The current breakdown of responses is:

Fright – Tonic immobility generating parasympathetic overdrive, You are dead and stinky – poop your pants, don’t eat me. Incapable of voluntary action but quickly reversible. Stay in it too long and die the Voodoo death

The idea is that you are unattractive to an animal that wants to kill what it eats. Many emergency works suffer from this kind of stress incontinence.

Fight – full sympathetic overdrive
Hard to control
Suggested mechanism on sympathetic shootings or contagious shootings – FOF can diffuse panicked fighting actgions.


Freeze
– threat not immediate, ventral periaqueductal gray cause ‘attentive immobility – prime for action but trying to hide, hypervigilant

Flight – panic, reason and will power fade, stampedes. Military have overtrained motor routines to avoid. Those who break, lose.

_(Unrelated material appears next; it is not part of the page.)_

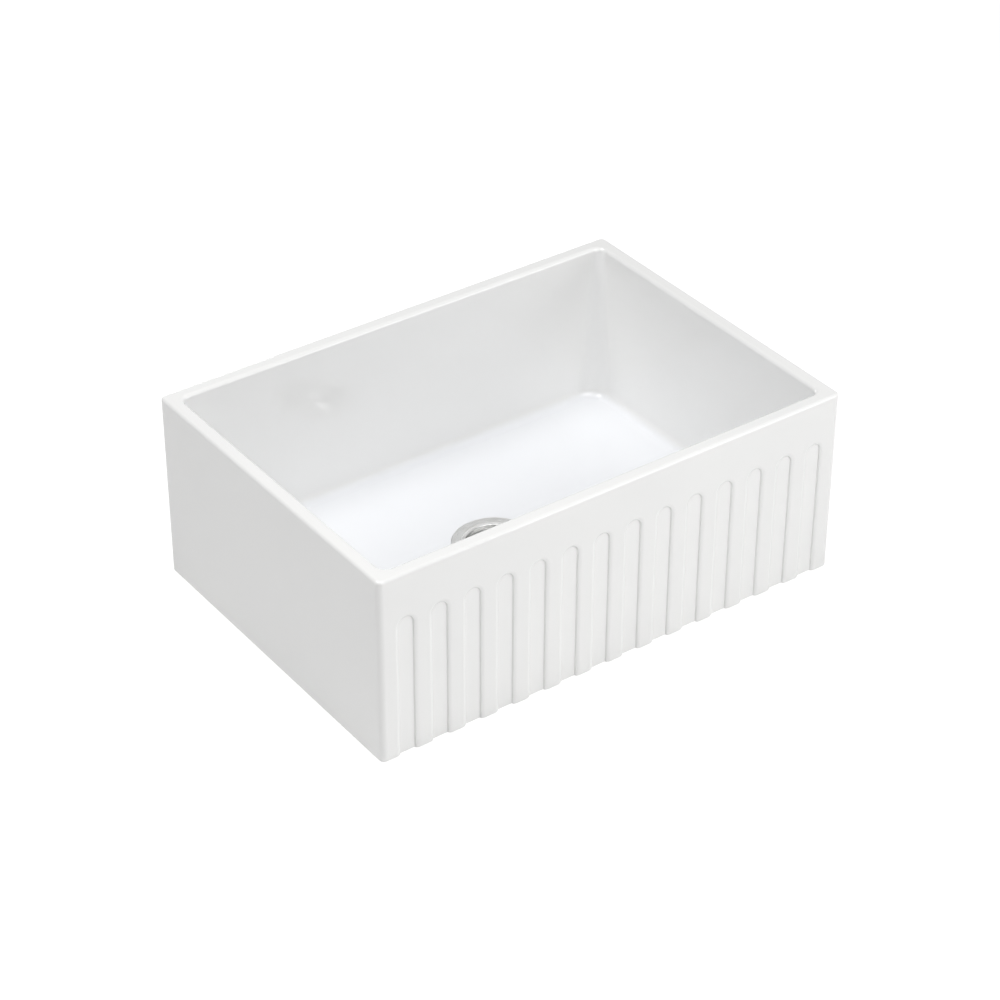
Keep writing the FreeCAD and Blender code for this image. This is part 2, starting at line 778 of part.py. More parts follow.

The neural pathways have been worked out for these. The tendency to be prone to one more than the other (although all of us can fall into any one of these and shift between them). There are some indications of personality traits or genetic dispositions for them.

The professional training literature for critical jobs - pilots, LEOs, military, fire, surgeons, med. personnel - is pretty clear that intensive simulation training can separate out those who can't cope and for those who can is very successful. It give a sense of an automatic and fast evaluation of a situation and a good set of fast perceptual and action heuristics.